I stood and tried to make myself obvious. I didn't want to knock on her window just yet, preferring instead to let her notice me. An SUV pulled out of its space a few cars behind her and drove toward me, but I was now blocking its egress. Someone beeped their horn. This woman simply kept using her device, oblivious. Finally, I knocked gently on her window.

She looked over at me (and, I should point out, my daughter in a wheelchair) and didn't exactly give me a dirty look, but more like a "Oh, fine, I'll move" look, as if I was really putting her out for making her stop using her Blackberry. She pulled away and I was finally able to take my disabled child to her class. How nice!

When I came out, she had moved down to the end of the curb and was still using her Blackberry. Man, I hope that was important.

I'm sure most people realize this, but you never notice stuff until it affects you directly.
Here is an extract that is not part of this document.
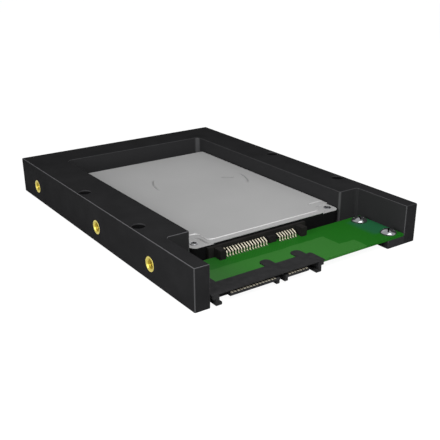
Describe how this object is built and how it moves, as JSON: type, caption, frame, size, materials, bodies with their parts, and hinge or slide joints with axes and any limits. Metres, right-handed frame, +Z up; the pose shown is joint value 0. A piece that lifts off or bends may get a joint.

Many people probably wouldn't think anything of a car blocking the handicapped ramp, because you don't have to use it. Before Mia's accident, I wouldn't think anything of it either. I didn't have a problem with her parking there, because, as I mentioned, it's often hard to get to the curb. I do have a problem with someone being so wrapped up in their little world that they fail to notice what they're doing. It pisses me off when the people give me their sheepish smile, even if they're being nice. The reason it pisses me off even then is because they never even thought there's a possibility of a person needing that ramp. Why do you think it's there? Not for decoration!

I just thought this woman was humorous. I wonder if she wrote in her e-mail or told the person she was texting about the jerk who made her move. I hope so.